As it turned out, that man was Richard Nixon. The early 1970s bore witness to relatively high levels of inflation and unemployment in the US. Nixon, who viewed the weakening dollar as one of the major causes for the problems in the country, announced in August 1971 that he would be suspending foreign governments’ ability to exchange dollars for gold. He also imposed temporary wage and price freezes and instituted a 10% tariff on imports to encourage Americans to buy domestic products.
His actions essentially killed the Bretton Woods system. Although they did not do so explicitly, the closing of the gold window for foreign governments made it an unworkable policy. The US now had a purely fiat currency, untethered to gold, and entered into the era of variable exchange rates.

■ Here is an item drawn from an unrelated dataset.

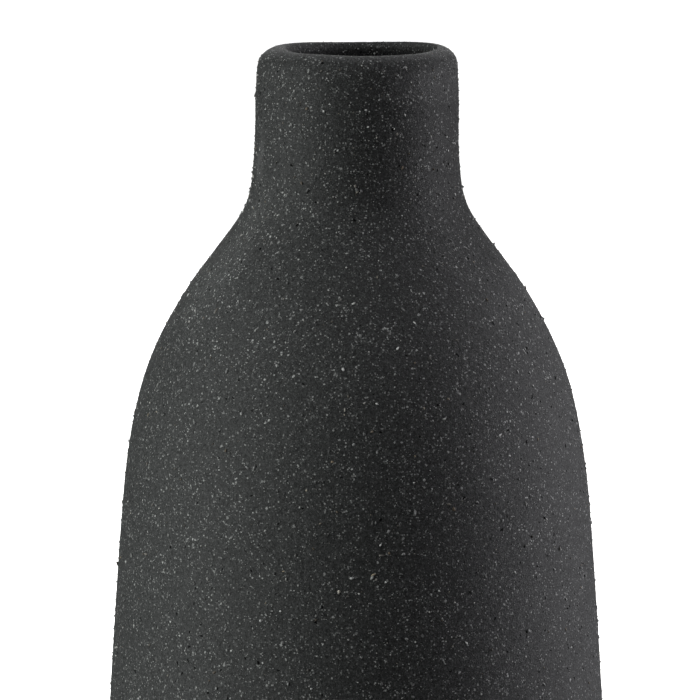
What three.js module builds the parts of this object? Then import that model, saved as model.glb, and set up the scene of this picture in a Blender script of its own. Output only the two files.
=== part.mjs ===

A legislative change within the Ford administration provided the last adjustment to the American relationship with gold. American citizens regained the right to own gold in December 1974.
Shortly thereafter, the US Treasury held two auctions and unloaded massive quantities of gold to the public. Nearly 1.25 million troy ounces of metal flooded into the open market in 1975 as a result of the January and June sales.
At almost the same time, it became possible to trade gold futures on the New York Stock Exchange’s Commodity Exchange and Chicago’s International Money Market. Thus, gold quickly began to settle into its new role as two things – a variable store of value, and a bit of a novelty.
50 years after the Nixon Shock, gold remains in this same role. Those who buy gold see it as a hedge against inflation and, in some ways, a tangible way to hold value in one’s hands.
Gold is also much more valuable than it used to be. Once the US moved to a fiat currency, there was no limit to how far the dollar could stray from the value of a troy ounce.